Le 12 novembre, il fut élevé à la dignité de maréchal de France, et, devant l’insistance du roi, du comte Molé, président du conseil, et du général Bernard, ministre de la guerre, il se rendit. Un maréchal de France ne pouvait pas être un gouverneur intérimaire ; il fut nommé, le 1er décembre, gouverneur-général à pur et à plein. Avait-il joué le jeu que la légende attribue à Sixte-Quint et fait montre de ses béquilles? Non; c’était un caractère droit, un peu rude, mais loyal et sincère; quand il parlait de se dévouer, il disait vrai. « Intègre, tout entier à ses devoirs et à la France, a dit de lui le général Changarnier, peu disposé à vanter ses propres services, il était détesté des intrigans et des hâbleurs qu’il méprisait. Doué d’un esprit très fin, très cultivé, il préférait les lettres à la société des hommes. C’est un des caractères les plus purs que j’aie connus. » Grand travailleur, il voulait tout faire lui-même, disposition fâcheuse, parce qu’il donnait trop de temps au détail ; il avait l’esprit absolu; les généraux et les grands fonctionnaires civils qui, sous ses prédécesseurs, avaient pris l’habitude de s’émanciper, trouvèrent en lui un maître qui les ramena tout de suite à la subordination. Par malheur, il était trop enclin à se croire infaillible.

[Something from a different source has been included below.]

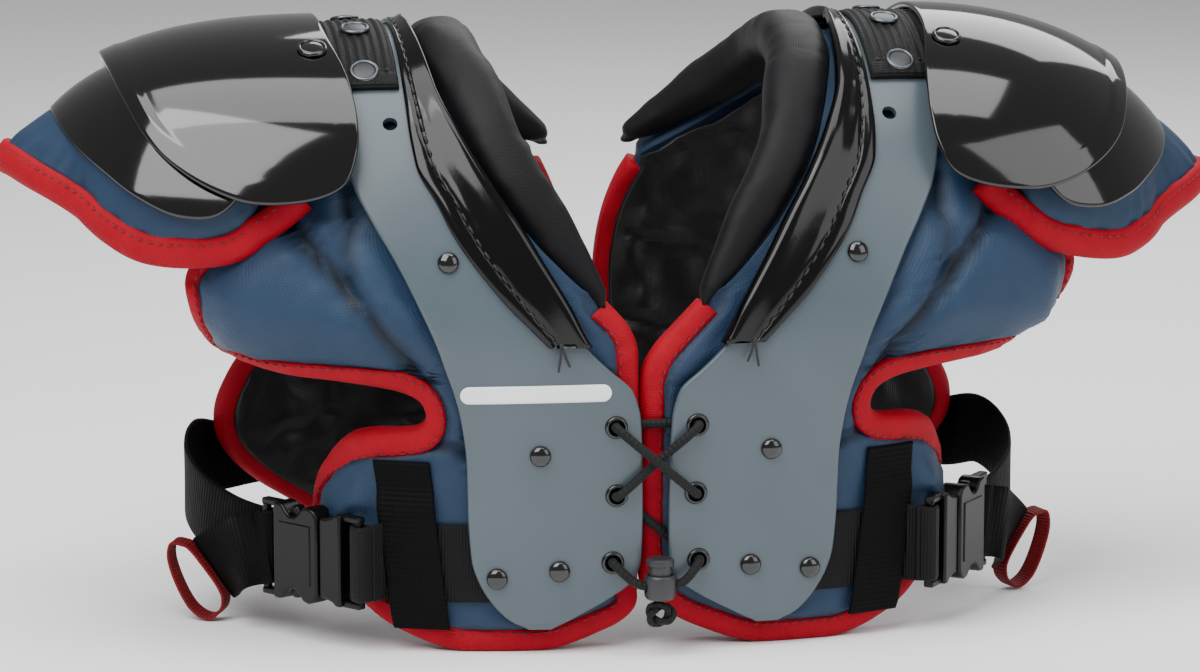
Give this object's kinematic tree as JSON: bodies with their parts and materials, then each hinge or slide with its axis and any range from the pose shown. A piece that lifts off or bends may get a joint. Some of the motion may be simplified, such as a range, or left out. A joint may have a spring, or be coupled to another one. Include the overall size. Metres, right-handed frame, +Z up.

Alger salua son arrivée, le 20 novembre. Aussitôt il régla la distribution des commandemens, non pas selon les indications du ministre de la guerre, mais selon son jugement personnel. Ainsi, quand le ministre lui proposait de nommer au poste de chef d’état-major le général Trézel, promu lieutenant-général, et le colonel Duvivier au commandement de Constantine, le maréchal objectait, tout en reconnaissant volontiers leurs mérites et leurs services, qu’il avait remarqué, dans les opinions de ces deux hommes sur la direction des affaires en Algérie, des façons de voir qui étaient en désaccord avec les siennes. Le résultat de cette petite escarmouche fut que le ministre céda devant le gouverneur. Le général Trézel rentra en France ; le colonel Duvivier fut mis en disponibilité, jusqu’au jour où il reçut le commandement du 24e de ligne. Le général Auvray fut chef d’état-major général ; le colonel Bernelle, nommé maréchal de camp et rappelé de Constantine, eut, sous les ordres du général Rullière, une des deux brigades de la division d’Alger; le général Brocent l’autre; le général Rapatel fut envoyé à Oran et le général de Négrier à Constantine. À cette nomenclature, il faut ajouter, pour mémoire, le nom du général de Castellane, qui ne fit que passer à Bône.